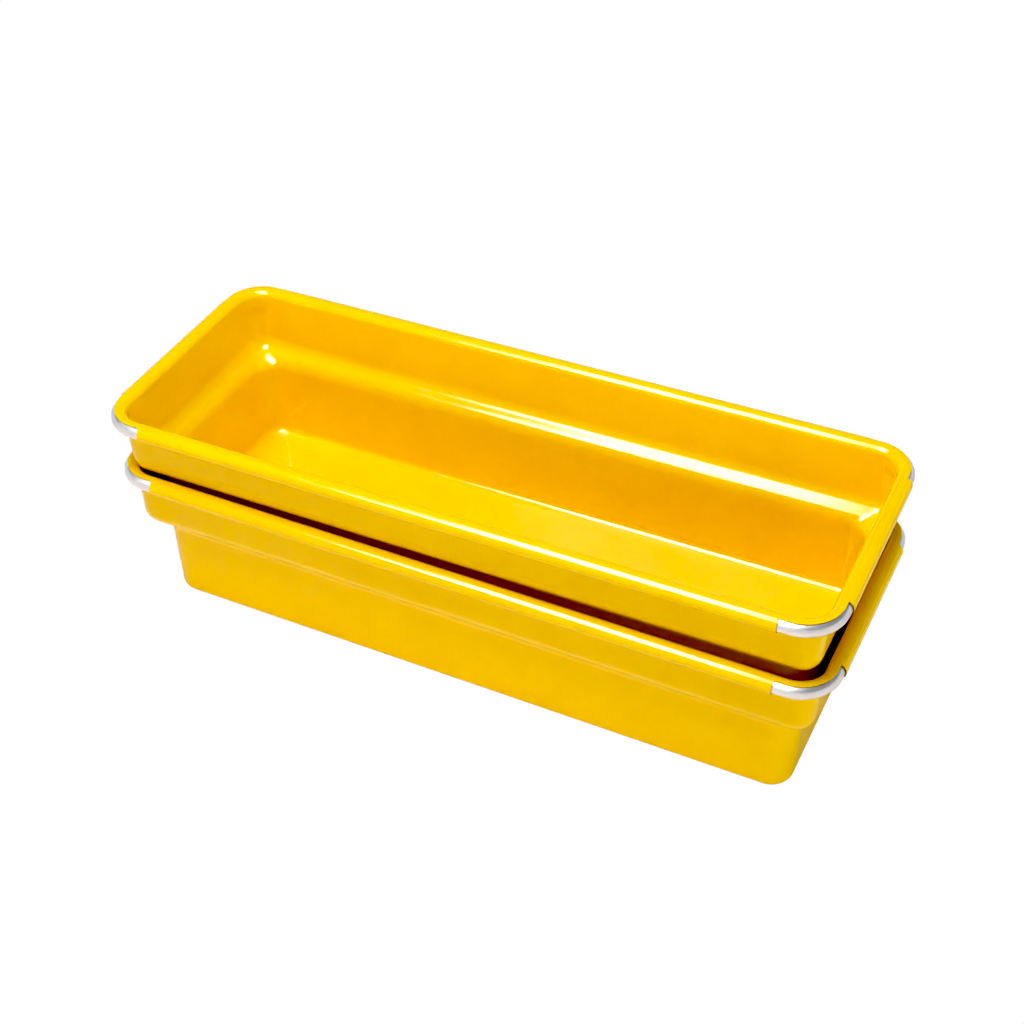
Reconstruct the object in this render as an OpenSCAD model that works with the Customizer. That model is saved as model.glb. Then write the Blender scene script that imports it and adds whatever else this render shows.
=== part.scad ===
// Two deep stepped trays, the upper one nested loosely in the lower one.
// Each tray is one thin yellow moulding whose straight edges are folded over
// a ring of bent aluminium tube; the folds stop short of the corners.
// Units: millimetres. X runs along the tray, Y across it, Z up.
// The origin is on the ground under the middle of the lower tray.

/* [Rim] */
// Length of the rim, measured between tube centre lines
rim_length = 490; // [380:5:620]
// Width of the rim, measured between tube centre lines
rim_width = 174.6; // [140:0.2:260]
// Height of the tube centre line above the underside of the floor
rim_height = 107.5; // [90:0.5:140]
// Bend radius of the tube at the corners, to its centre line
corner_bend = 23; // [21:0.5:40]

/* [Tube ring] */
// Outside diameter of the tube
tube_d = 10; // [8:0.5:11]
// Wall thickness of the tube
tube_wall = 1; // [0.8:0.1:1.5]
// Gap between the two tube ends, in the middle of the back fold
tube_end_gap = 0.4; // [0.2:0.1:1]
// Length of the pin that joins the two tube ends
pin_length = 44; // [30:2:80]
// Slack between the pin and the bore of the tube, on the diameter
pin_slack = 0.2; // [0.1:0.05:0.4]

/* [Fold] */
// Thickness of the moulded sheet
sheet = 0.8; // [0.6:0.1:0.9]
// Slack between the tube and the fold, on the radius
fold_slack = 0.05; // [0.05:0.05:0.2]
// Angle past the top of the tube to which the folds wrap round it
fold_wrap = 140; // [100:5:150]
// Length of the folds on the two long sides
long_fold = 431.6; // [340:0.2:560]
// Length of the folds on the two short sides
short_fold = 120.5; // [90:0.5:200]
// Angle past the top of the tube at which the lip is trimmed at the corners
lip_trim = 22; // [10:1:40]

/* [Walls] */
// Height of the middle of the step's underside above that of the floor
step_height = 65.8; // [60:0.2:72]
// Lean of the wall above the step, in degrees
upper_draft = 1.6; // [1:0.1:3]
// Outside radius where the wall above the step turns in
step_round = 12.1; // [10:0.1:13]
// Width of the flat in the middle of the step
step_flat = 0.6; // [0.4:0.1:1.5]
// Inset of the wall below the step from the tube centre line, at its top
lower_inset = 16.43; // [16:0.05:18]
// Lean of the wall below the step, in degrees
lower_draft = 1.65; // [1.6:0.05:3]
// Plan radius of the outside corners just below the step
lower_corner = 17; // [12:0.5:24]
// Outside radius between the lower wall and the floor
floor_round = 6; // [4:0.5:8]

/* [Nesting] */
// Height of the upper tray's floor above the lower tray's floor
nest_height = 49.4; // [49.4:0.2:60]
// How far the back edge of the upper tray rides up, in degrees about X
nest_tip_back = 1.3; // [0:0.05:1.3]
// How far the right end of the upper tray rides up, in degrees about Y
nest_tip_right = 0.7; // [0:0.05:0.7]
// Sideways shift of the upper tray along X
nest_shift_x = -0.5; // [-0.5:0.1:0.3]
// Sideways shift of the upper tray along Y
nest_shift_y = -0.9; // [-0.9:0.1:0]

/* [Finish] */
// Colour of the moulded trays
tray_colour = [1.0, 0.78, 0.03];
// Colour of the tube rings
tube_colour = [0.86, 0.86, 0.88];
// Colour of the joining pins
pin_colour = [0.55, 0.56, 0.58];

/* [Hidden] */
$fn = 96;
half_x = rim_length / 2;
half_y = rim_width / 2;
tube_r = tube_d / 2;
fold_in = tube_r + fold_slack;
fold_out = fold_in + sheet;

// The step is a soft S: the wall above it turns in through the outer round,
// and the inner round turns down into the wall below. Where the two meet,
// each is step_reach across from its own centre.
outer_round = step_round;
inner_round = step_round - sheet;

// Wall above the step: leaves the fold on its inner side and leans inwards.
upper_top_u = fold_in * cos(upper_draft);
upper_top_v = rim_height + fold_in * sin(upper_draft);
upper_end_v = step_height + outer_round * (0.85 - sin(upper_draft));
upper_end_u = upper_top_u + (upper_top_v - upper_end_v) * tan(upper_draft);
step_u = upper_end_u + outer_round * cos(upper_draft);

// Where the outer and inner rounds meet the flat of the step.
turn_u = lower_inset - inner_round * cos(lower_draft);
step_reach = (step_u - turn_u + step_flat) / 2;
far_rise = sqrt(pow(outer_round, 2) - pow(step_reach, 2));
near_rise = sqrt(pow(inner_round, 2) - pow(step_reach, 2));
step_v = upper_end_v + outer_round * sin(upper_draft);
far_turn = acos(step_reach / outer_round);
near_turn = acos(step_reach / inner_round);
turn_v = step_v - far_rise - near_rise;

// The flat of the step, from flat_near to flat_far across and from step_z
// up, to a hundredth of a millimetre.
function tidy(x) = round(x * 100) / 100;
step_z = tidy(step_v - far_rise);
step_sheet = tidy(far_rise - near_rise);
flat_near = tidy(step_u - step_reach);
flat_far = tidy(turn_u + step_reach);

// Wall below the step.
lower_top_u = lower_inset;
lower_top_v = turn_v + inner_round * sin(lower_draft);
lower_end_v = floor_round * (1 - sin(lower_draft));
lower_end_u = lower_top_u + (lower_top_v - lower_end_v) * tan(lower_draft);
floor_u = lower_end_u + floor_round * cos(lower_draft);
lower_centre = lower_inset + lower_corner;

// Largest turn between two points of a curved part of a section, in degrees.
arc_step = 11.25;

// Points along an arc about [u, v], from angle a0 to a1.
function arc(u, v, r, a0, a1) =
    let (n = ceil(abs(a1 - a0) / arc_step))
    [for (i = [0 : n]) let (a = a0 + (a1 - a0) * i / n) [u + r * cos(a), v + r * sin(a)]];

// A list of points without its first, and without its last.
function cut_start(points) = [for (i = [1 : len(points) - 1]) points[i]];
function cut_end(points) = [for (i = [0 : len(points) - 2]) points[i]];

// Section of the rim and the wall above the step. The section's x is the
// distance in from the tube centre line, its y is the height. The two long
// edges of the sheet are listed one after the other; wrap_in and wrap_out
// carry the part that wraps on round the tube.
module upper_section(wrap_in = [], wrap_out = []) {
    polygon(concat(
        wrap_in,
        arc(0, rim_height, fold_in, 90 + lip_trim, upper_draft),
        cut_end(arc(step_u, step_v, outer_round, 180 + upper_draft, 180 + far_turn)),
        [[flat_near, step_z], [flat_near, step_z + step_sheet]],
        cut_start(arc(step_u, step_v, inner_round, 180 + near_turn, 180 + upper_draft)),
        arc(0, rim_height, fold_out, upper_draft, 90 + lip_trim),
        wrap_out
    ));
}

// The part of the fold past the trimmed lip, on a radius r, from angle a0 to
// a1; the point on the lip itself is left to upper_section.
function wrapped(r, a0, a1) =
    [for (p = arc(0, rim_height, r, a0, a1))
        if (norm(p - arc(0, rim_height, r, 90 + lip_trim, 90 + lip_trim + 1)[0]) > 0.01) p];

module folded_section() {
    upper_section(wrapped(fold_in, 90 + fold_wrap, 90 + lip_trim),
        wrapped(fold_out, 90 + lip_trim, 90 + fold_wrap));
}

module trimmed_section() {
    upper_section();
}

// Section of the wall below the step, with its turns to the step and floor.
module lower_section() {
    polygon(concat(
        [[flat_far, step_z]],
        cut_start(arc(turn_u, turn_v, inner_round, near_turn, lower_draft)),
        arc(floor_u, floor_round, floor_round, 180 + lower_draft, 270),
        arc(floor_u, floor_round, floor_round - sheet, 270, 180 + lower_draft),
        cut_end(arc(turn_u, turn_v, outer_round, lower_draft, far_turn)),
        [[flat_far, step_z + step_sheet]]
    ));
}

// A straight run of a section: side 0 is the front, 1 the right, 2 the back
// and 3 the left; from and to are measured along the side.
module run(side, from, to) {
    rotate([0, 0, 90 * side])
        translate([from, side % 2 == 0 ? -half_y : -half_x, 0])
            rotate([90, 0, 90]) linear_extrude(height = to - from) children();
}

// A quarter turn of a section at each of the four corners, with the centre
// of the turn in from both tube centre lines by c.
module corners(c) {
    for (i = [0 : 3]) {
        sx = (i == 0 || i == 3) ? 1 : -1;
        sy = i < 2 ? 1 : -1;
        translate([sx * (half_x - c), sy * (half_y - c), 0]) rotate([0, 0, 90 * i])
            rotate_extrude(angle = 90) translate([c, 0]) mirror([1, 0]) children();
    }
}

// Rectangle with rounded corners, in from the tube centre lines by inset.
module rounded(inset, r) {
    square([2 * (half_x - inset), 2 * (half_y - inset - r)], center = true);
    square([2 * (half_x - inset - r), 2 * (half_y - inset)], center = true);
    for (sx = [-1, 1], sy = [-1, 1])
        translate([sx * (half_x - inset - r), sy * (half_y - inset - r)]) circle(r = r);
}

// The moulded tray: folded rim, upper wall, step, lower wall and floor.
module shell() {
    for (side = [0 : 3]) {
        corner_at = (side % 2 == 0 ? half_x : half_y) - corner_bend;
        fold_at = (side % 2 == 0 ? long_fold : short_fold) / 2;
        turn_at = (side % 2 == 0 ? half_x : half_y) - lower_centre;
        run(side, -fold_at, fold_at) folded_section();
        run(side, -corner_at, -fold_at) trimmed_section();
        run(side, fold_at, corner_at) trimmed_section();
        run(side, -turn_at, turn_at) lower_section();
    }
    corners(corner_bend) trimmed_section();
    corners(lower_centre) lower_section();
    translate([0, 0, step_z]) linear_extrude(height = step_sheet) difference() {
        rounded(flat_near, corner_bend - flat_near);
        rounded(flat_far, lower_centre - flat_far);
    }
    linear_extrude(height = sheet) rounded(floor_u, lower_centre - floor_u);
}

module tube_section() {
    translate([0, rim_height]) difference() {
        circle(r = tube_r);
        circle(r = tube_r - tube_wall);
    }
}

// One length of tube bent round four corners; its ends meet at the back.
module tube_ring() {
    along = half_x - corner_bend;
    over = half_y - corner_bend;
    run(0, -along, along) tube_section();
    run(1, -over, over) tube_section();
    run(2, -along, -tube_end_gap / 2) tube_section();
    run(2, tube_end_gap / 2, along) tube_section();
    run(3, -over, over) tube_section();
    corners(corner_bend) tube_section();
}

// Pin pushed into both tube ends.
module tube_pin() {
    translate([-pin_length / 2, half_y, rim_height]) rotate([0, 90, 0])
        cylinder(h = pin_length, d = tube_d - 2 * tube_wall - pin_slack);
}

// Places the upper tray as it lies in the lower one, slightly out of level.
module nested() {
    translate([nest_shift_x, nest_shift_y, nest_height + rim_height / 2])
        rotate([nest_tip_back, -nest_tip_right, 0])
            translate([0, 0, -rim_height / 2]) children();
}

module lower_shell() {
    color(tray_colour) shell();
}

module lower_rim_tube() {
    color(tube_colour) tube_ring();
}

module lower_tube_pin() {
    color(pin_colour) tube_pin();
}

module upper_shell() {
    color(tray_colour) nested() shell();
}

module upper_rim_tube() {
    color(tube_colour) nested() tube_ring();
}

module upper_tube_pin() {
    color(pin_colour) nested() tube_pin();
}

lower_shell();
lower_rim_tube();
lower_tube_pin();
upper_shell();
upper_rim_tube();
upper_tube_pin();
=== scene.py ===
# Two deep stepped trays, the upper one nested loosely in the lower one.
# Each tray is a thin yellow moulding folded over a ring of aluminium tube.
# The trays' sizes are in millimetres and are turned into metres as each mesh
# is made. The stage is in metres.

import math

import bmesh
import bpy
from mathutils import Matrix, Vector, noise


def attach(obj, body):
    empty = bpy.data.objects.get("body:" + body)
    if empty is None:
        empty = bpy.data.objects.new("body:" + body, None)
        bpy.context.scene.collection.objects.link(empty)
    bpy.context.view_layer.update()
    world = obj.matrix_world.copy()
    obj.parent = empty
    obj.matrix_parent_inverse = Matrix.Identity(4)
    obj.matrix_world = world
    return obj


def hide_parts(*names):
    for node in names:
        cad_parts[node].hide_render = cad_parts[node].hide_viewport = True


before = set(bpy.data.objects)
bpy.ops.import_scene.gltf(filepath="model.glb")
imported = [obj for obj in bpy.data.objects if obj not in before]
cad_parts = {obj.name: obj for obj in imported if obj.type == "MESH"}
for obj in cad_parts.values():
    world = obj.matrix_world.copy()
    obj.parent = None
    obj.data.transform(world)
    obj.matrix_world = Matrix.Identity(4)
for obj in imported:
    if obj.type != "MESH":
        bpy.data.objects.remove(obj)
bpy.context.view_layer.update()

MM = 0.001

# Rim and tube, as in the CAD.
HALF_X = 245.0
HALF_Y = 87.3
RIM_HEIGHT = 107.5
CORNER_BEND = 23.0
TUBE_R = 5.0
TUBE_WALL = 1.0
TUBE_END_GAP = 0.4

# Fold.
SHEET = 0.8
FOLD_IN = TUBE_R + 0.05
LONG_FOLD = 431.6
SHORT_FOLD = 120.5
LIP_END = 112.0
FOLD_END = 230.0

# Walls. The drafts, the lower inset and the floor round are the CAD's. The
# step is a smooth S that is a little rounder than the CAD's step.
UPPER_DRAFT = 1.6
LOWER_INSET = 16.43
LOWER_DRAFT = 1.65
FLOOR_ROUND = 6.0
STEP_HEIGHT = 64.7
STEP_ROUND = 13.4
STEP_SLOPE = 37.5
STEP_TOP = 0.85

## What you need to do
Beginning with the line containing "lower_shell();" and ending with the line containing "bpy.context.scene.collection.objects.link(empty)", extract those lines exactly from the listing above, and only those.

## Solution for this task
lower_shell();
lower_rim_tube();
lower_tube_pin();
upper_shell();
upper_rim_tube();
upper_tube_pin();
=== scene.py ===
# Two deep stepped trays, the upper one nested loosely in the lower one.
# Each tray is a thin yellow moulding folded over a ring of aluminium tube.
# The trays' sizes are in millimetres and are turned into metres as each mesh
# is made. The stage is in metres.

import math

import bmesh
import bpy
from mathutils import Matrix, Vector, noise


def attach(obj, body):
    empty = bpy.data.objects.get("body:" + body)
    if empty is None:
        empty = bpy.data.objects.new("body:" + body, None)
        bpy.context.scene.collection.objects.link(empty)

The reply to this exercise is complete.